Con la sconfitta dell’imperialismo ateniese nella guerra del Peloponneso, la polis venne dominata dal regime dei Trenta Tiranni, i quali si dimostrarono incapaci di mantenere il potere che tornò nelle mani del partito democratico grazie a Trasibulo che però si trovò davanti un fronte oligarchico compatto attorno a figure come Crizia e Senofonte.

Senofonte in particolare, famoso sopratutto per l’Anabasi, rimproverò al partito democratico il suo imperialismo ipocrita il quale imponeva agli “alleati” una totale sottomissione alla supremazia Attica.

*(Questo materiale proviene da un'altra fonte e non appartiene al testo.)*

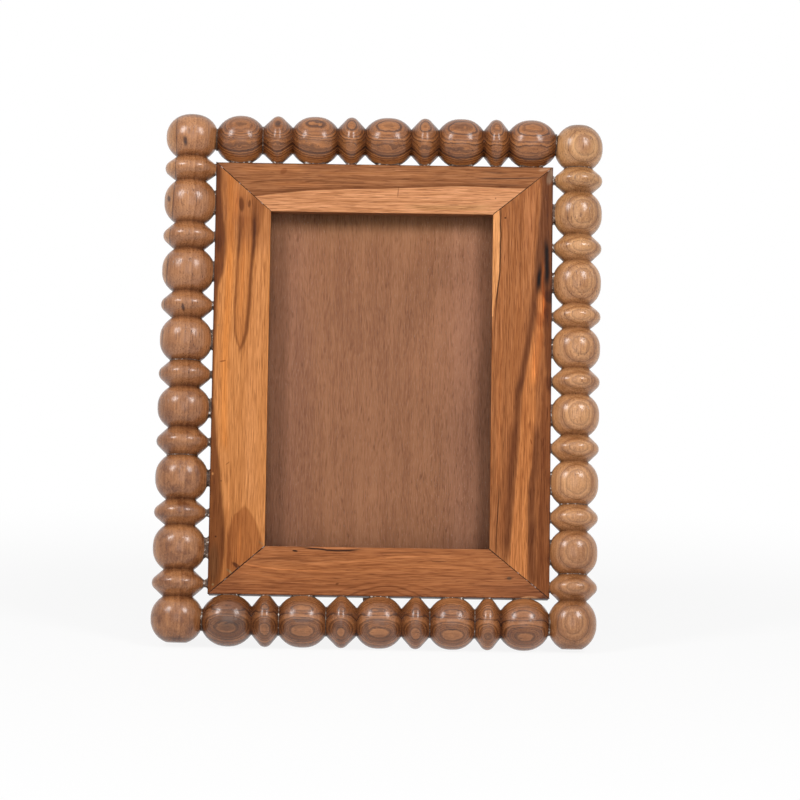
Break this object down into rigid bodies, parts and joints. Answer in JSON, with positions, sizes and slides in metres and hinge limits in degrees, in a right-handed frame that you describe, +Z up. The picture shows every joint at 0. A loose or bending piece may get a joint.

Amico del re spartano Agesilao (che gli offrì asilo dopo il suo esilio da Atene) e ammiratore del Gran re Ciro il grande, da lui presentato come sovrano perfetto, che governa il proprio popolo con l’autorità e l’amore di un padre, Senofonte si dichiarò sempre nemico di quel governo di dilettanti che veniva chiamato democrazia, dove anche un pescivendolo e un bottegaio poteva ambire alle più alte cariche senza possedere alcuna virtù politica.

La stessa ostilità però Senofonte la mostrò nei confronti di quegli aristocratici i quali ritenevano il potere politico una propria prerogativa di sangue; egli infatti ritenne che il potere dovesse essere custodito nelle mani di un’oligarchia di sapienti, adeguatamente selezionata e formata da un sistema educativo di tipo spartano.

CONCLUSIONI

Benché il governo dei savi prospettato da Senofonte sia teoricamente affascinante, nella realtà dei fatti degenererebbe rapidamente in una tirannide oligarchica di altezzosi e boriosi amanti della propria persona e potere.

La democrazia non è perfetta, il popolo soventemente si lascia abbindolare dalle sfavillanti luci della retorica populista e dalla tranquilla metafora del focolare, ma ha altersì al suo interno le gabbie entro cui confinare le bestie che lei stessa (che sia rappresentativa o diretta) produce.